Inter- or intramolecular electron transfer between triruthenium clusters: we’ll cross that bridge when we come to it

The purpose of this review is to examine the fundamental differences between intermolecular self-exchange vs. intramolecular ET in mixed-valence complexes based on similar triruthenium structural units. The role of orbital overlap between ancillary ligands of the electron donor and acceptor are considered in self-exchange reactions which are found to be strongly adiabatic and again in bridged mixed-valence systems. The method of infrared (IR) reflectance spectroelectrochemistry for the determination of extremely fast (1011–1013 s−1) ET rate constants is reviewed as a tool to provide quantitative information about the time scales of localization and delocalization. The role of internal vibrations of the bridging ligand in strongly delocalized mixed-valence ions is investigated by resonance Raman and IR spectroscopies.

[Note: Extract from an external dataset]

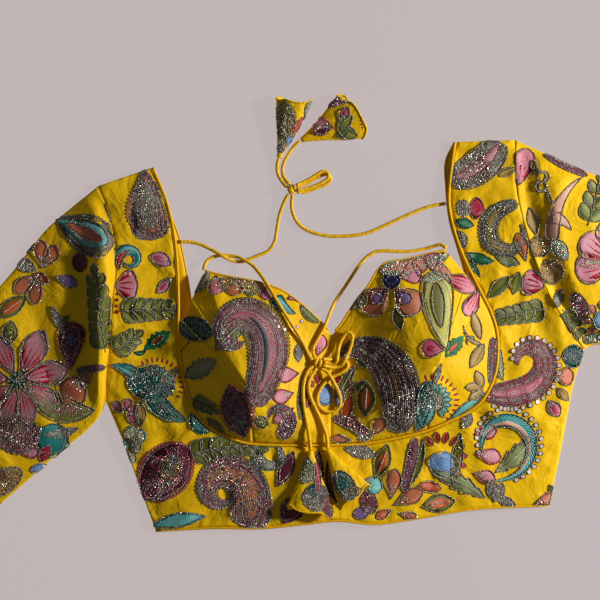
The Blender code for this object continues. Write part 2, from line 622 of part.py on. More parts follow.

The role of solvent dipolar relaxation times in determining the rates of ultrafast intramolecular ET reactions is reviewed in the context of inorganic mixed-valence chemistry. Finally, the concept of Robin–Day Class II/III “borderline” complexes is considered, and a concise definition of the localized to delocalized transition is provided in terms of the relative contributions of external solvent and internal complex ion vibrational modes to ET.